▶ _Goal of the exercise_
Output every line below exactly.

(Recorded data)
· · · ·
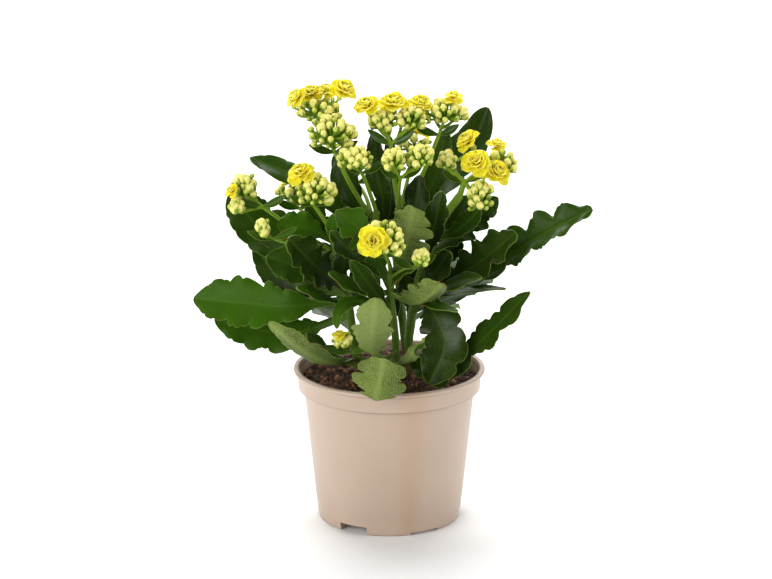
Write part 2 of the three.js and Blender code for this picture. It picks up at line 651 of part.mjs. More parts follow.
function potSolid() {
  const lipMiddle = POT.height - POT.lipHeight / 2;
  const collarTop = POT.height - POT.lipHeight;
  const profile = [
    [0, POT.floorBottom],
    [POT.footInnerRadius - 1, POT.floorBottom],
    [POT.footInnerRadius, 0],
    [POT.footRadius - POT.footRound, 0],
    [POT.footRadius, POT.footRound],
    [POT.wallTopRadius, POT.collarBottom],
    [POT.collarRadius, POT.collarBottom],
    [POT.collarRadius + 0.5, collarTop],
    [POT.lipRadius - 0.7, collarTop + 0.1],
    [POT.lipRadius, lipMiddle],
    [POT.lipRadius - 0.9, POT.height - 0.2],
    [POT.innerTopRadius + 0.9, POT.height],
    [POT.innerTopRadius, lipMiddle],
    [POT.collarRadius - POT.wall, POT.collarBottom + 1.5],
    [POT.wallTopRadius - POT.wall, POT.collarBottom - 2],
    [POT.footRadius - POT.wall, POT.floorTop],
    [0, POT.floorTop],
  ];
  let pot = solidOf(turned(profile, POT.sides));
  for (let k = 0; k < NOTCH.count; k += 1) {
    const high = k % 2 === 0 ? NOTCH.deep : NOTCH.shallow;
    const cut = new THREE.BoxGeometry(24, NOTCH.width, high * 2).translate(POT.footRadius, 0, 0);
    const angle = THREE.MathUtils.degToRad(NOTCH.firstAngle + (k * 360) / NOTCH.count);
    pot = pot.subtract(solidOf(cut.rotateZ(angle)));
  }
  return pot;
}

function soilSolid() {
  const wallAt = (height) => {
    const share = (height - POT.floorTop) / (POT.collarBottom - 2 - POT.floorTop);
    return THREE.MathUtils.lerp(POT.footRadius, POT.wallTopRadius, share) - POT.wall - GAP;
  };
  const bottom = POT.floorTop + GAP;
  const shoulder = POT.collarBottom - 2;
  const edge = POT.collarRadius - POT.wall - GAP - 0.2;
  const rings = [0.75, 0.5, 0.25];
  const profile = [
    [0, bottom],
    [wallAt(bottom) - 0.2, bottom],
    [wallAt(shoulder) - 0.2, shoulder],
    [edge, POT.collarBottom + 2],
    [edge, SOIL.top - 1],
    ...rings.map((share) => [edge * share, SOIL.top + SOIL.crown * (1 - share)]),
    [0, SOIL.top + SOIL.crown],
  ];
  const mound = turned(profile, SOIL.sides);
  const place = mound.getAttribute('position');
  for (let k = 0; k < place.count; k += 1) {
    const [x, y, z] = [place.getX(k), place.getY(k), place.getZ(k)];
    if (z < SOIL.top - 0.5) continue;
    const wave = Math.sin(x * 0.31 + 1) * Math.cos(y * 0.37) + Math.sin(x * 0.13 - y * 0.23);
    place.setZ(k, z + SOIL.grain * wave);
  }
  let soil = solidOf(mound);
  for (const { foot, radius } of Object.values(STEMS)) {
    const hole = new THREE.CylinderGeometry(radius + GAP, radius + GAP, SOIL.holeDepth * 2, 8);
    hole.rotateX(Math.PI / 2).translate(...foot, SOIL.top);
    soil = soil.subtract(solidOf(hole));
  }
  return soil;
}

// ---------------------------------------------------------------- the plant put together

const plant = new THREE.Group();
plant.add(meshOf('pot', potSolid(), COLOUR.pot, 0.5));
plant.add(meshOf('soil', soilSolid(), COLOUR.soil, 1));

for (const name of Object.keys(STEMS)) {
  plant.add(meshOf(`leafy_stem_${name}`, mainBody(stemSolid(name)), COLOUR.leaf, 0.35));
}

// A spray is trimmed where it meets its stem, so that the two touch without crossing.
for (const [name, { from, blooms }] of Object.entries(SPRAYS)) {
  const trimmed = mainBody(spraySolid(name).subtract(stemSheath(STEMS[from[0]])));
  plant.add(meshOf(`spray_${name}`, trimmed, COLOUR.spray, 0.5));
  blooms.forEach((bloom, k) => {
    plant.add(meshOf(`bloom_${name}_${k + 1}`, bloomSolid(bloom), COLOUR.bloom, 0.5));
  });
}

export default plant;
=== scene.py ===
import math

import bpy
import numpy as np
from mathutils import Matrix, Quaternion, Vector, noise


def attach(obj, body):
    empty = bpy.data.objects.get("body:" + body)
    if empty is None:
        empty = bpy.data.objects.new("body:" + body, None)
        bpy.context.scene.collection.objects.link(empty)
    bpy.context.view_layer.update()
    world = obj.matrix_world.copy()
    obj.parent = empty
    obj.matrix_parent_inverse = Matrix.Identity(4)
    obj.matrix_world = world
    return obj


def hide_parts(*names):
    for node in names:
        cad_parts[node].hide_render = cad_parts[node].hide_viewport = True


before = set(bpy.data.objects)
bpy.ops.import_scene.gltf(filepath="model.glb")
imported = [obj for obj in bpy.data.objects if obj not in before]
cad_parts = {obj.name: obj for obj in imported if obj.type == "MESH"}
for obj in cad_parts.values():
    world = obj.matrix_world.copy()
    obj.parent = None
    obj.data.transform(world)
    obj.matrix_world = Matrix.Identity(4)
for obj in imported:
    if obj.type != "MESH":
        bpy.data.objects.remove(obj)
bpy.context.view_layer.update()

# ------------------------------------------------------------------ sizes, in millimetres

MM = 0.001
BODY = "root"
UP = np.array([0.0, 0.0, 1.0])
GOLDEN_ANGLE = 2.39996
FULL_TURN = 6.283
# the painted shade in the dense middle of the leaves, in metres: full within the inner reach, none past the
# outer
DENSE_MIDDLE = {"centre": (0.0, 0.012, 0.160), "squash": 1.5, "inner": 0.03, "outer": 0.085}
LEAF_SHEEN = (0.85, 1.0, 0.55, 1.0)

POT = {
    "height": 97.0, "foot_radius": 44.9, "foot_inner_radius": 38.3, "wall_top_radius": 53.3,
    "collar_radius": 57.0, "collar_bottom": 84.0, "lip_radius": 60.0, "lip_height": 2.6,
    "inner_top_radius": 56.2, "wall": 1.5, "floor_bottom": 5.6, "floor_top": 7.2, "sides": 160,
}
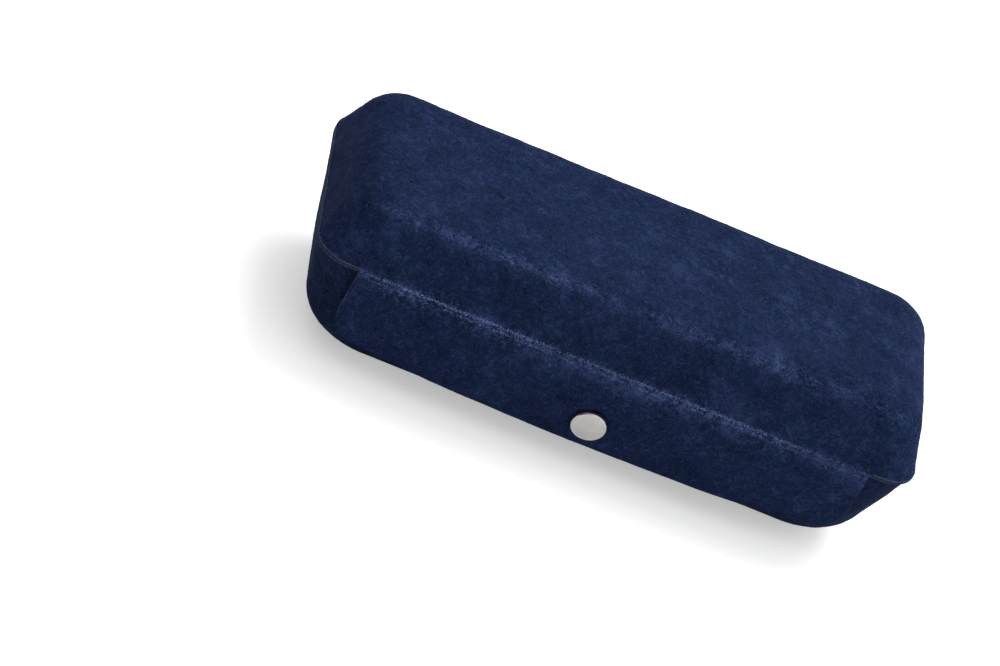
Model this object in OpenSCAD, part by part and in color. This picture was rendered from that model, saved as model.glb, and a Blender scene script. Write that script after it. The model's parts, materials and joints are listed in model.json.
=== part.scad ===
· · · ·
▶ _Response to this exercise_
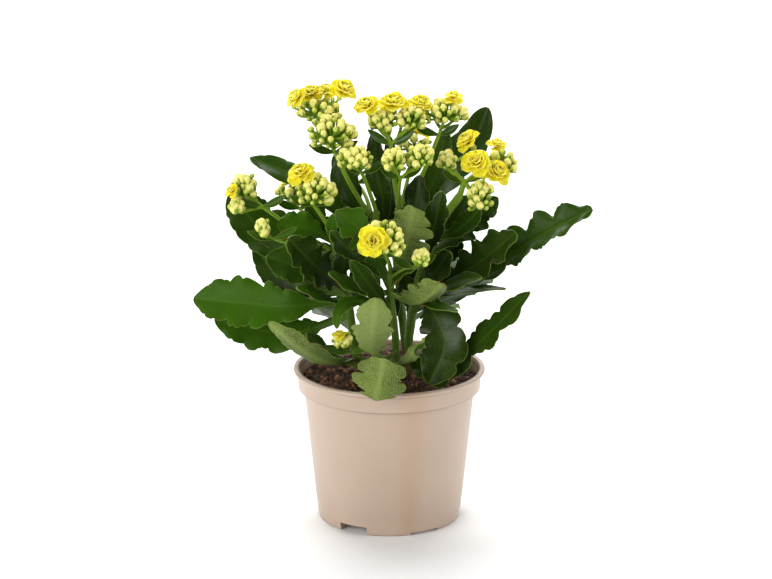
Write part 2 of the three.js and Blender code for this picture. It picks up at line 651 of part.mjs. More parts follow.
function potSolid() {
  const lipMiddle = POT.height - POT.lipHeight / 2;
  const collarTop = POT.height - POT.lipHeight;
  const profile = [
    [0, POT.floorBottom],
    [POT.footInnerRadius - 1, POT.floorBottom],
    [POT.footInnerRadius, 0],
    [POT.footRadius - POT.footRound, 0],
    [POT.footRadius, POT.footRound],
    [POT.wallTopRadius, POT.collarBottom],
    [POT.collarRadius, POT.collarBottom],
    [POT.collarRadius + 0.5, collarTop],
    [POT.lipRadius - 0.7, collarTop + 0.1],
    [POT.lipRadius, lipMiddle],
    [POT.lipRadius - 0.9, POT.height - 0.2],
    [POT.innerTopRadius + 0.9, POT.height],
    [POT.innerTopRadius, lipMiddle],
    [POT.collarRadius - POT.wall, POT.collarBottom + 1.5],
    [POT.wallTopRadius - POT.wall, POT.collarBottom - 2],
    [POT.footRadius - POT.wall, POT.floorTop],
    [0, POT.floorTop],
  ];
  let pot = solidOf(turned(profile, POT.sides));
  for (let k = 0; k < NOTCH.count; k += 1) {
    const high = k % 2 === 0 ? NOTCH.deep : NOTCH.shallow;
    const cut = new THREE.BoxGeometry(24, NOTCH.width, high * 2).translate(POT.footRadius, 0, 0);
    const angle = THREE.MathUtils.degToRad(NOTCH.firstAngle + (k * 360) / NOTCH.count);
    pot = pot.subtract(solidOf(cut.rotateZ(angle)));
  }
  return pot;
}

function soilSolid() {
  const wallAt = (height) => {
    const share = (height - POT.floorTop) / (POT.collarBottom - 2 - POT.floorTop);
    return THREE.MathUtils.lerp(POT.footRadius, POT.wallTopRadius, share) - POT.wall - GAP;
  };
  const bottom = POT.floorTop + GAP;
  const shoulder = POT.collarBottom - 2;
  const edge = POT.collarRadius - POT.wall - GAP - 0.2;
  const rings = [0.75, 0.5, 0.25];
  const profile = [
    [0, bottom],
    [wallAt(bottom) - 0.2, bottom],
    [wallAt(shoulder) - 0.2, shoulder],
    [edge, POT.collarBottom + 2],
    [edge, SOIL.top - 1],
    ...rings.map((share) => [edge * share, SOIL.top + SOIL.crown * (1 - share)]),
    [0, SOIL.top + SOIL.crown],
  ];
  const mound = turned(profile, SOIL.sides);
  const place = mound.getAttribute('position');
  for (let k = 0; k < place.count; k += 1) {
    const [x, y, z] = [place.getX(k), place.getY(k), place.getZ(k)];
    if (z < SOIL.top - 0.5) continue;
    const wave = Math.sin(x * 0.31 + 1) * Math.cos(y * 0.37) + Math.sin(x * 0.13 - y * 0.23);
    place.setZ(k, z + SOIL.grain * wave);
  }
  let soil = solidOf(mound);
  for (const { foot, radius } of Object.values(STEMS)) {
    const hole = new THREE.CylinderGeometry(radius + GAP, radius + GAP, SOIL.holeDepth * 2, 8);
    hole.rotateX(Math.PI / 2).translate(...foot, SOIL.top);
    soil = soil.subtract(solidOf(hole));
  }
  return soil;
}

// ---------------------------------------------------------------- the plant put together

const plant = new THREE.Group();
plant.add(meshOf('pot', potSolid(), COLOUR.pot, 0.5));
plant.add(meshOf('soil', soilSolid(), COLOUR.soil, 1));

for (const name of Object.keys(STEMS)) {
  plant.add(meshOf(`leafy_stem_${name}`, mainBody(stemSolid(name)), COLOUR.leaf, 0.35));
}

// A spray is trimmed where it meets its stem, so that the two touch without crossing.
for (const [name, { from, blooms }] of Object.entries(SPRAYS)) {
  const trimmed = mainBody(spraySolid(name).subtract(stemSheath(STEMS[from[0]])));
  plant.add(meshOf(`spray_${name}`, trimmed, COLOUR.spray, 0.5));
  blooms.forEach((bloom, k) => {
    plant.add(meshOf(`bloom_${name}_${k + 1}`, bloomSolid(bloom), COLOUR.bloom, 0.5));
  });
}

export default plant;
=== scene.py ===
import math

import bpy
import numpy as np
from mathutils import Matrix, Quaternion, Vector, noise


def attach(obj, body):
    empty = bpy.data.objects.get("body:" + body)
    if empty is None:
        empty = bpy.data.objects.new("body:" + body, None)
        bpy.context.scene.collection.objects.link(empty)
    bpy.context.view_layer.update()
    world = obj.matrix_world.copy()
    obj.parent = empty
    obj.matrix_parent_inverse = Matrix.Identity(4)
    obj.matrix_world = world
    return obj


def hide_parts(*names):
    for node in names:
        cad_parts[node].hide_render = cad_parts[node].hide_viewport = True


before = set(bpy.data.objects)
bpy.ops.import_scene.gltf(filepath="model.glb")
imported = [obj for obj in bpy.data.objects if obj not in before]
cad_parts = {obj.name: obj for obj in imported if obj.type == "MESH"}
for obj in cad_parts.values():
    world = obj.matrix_world.copy()
    obj.parent = None
    obj.data.transform(world)
    obj.matrix_world = Matrix.Identity(4)
for obj in imported:
    if obj.type != "MESH":
        bpy.data.objects.remove(obj)
bpy.context.view_layer.update()

# ------------------------------------------------------------------ sizes, in millimetres

MM = 0.001
BODY = "root"
UP = np.array([0.0, 0.0, 1.0])
GOLDEN_ANGLE = 2.39996
FULL_TURN = 6.283
# the painted shade in the dense middle of the leaves, in metres: full within the inner reach, none past the
# outer
DENSE_MIDDLE = {"centre": (0.0, 0.012, 0.160), "squash": 1.5, "inner": 0.03, "outer": 0.085}
LEAF_SHEEN = (0.85, 1.0, 0.55, 1.0)

POT = {
    "height": 97.0, "foot_radius": 44.9, "foot_inner_radius": 38.3, "wall_top_radius": 53.3,
    "collar_radius": 57.0, "collar_bottom": 84.0, "lip_radius": 60.0, "lip_height": 2.6,
    "inner_top_radius": 56.2, "wall": 1.5, "floor_bottom": 5.6, "floor_top": 7.2, "sides": 160,
}
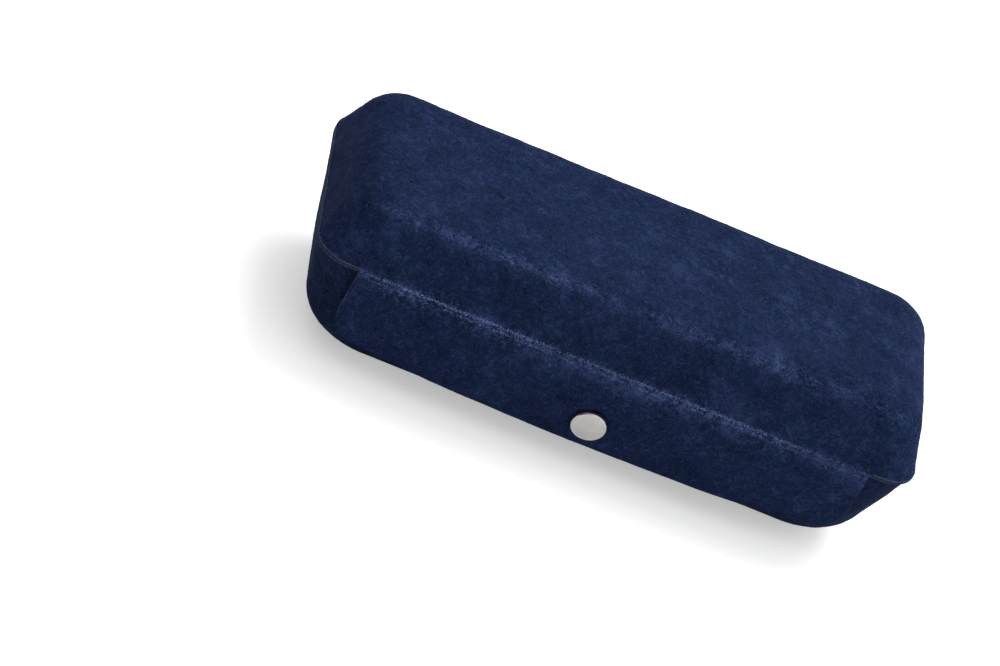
Model this object in OpenSCAD, part by part and in color. This picture was rendered from that model, saved as model.glb, and a Blender scene script. Write that script after it. The model's parts, materials and joints are listed in model.json.
=== part.scad ===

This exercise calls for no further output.